Des trous-à-rats dans la Babylone de l’Information
La tactique radicale consciente de la TAZ émergera sous certaines
conditions:
1. La libération psychologique. C’est-à-dire que nous
devons réaliser (rendre réels) les moments et les espaces
où la liberté est non seulement possible mais actuelle. Nous
devons savoir de quelles façons nous sommes opprimés, et
aussi de quelles façons nous nous auto-réprimons, ou nous
nous prenons au piège d’un fantasme dont les idées nous oppriment.
Le TRAVAIL, par exemple est une source de misère bien plus actuelle
pour la plupart d’entre nous, que la politique législative. L’aliénation
est beaucoup plus dangereuse que de vieilles idéologies surannées,
édentées et mourantes. S’accrocher mentalement à des
«idéaux» – qui s’avèrent n’être en fait
que de pures projections de notre ressentiment et de notre impression d’être
des victimes – ne fera jamais avancer notre projet. La TAZ n’est pas le
présage d’une quelconque Utopie Sociale toujours à venir,
à laquelle nous devons sacrifier nos vies pour que les enfants de
nos enfants puissent respirer un peu d’air libre. La TAZ doit être
la scène de notre autonomie présente, mais elle ne peut exister
qu’à la condition que nous nous reconnaissions déjà
comme des êtres libres.
2. Le contre-Net doit s’étendre. A l’heure actuelle, il est
plus une abstraction qu’une réalité. L’échange d’information
des fanzines et des BBSs fait partie du travail de base nécessaire
de la TAZ, mais une faible part de cette information a trait aux biens
concrets ou aux services utiles à la vie autonome. Nous ne vivons
pas dans le Cyberspace; en rêver serait tomber dans la CyberGnose,
dans la fausse transcendance du corps. La TAZ est un espace physique: nous
y sommes ou nous n’y sommes pas. Tous les sens doivent être impliqués.

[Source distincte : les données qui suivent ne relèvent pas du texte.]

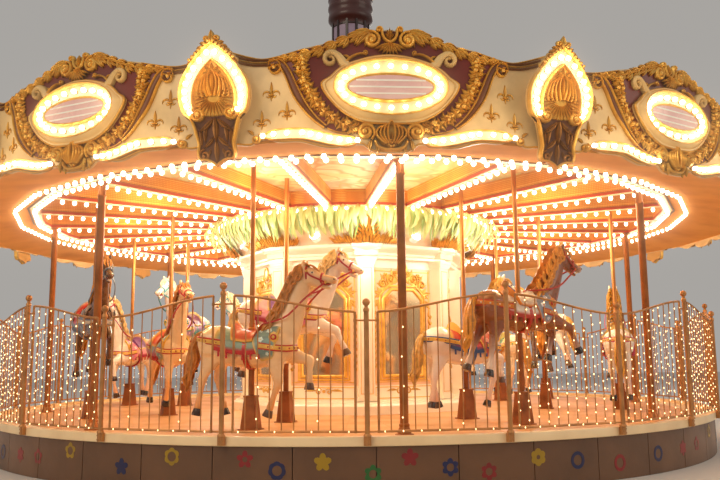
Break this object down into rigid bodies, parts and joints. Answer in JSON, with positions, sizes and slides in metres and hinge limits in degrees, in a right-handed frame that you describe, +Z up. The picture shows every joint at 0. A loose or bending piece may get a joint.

D’une certaine manière, le Web est un sens nouveau, mais il doit
s’ajouter aux autres – on ne doit pas, comme dans une piètre parodie
de transe mystique, éliminer les autres. La totale réalisation
du complexe-TAZ serait impossible sans le Web. Mais le Web n’est pas une
fin en soi. C’est une arme.
3. L’appareil du Contrôle – «l’État» – doit
(ou c’est ce que nous devons croire) continuer simultanément à
se déliter et se pétrifier, il doit suivre son cours actuel
où une rigidité hystérique vient de plus en plus masquer
un vide, un abîme du pouvoir. A mesure que le pouvoir «disparaît»,
notre volonté de pouvoir doit être la disparition.
Quant à savoir si la TAZ doit être envisagée «simplement»
comme une œuvre d’art, nous en avons déjà discuté.
Mais, demanderez-vous aussi, n’est-ce qu’un pauvre trou à rats dans
la Babylone de l’Information, ou plutôt un labyrinthe de tunnels
de plus en plus interconnectés, et uniquement voué à
l’impasse économique d’un parasitisme pirate? Je répondrai
que je préfère être un rat dans le mur qu’un rat dans
une cage – mais j’insisterai aussi sur le fait que la TAZ transcende ces
catégories.
Un monde dans lequel la TAZ réussirait à prendre racine
ressemblerait au monde imaginé par P. M. dans son roman bolo’bolo(13).
La TAZ est peut-être une «proto-bolo ». Et pour autant
que la TAZ existe maintenant, elle est beaucoup plus que la négativité
mondaine ou que la marginalité de la contre-culture. Nous avons
souligné l’aspect festif de l’instant non Contrôlé
qui adhère en auto-organisation spontanée, mais brève.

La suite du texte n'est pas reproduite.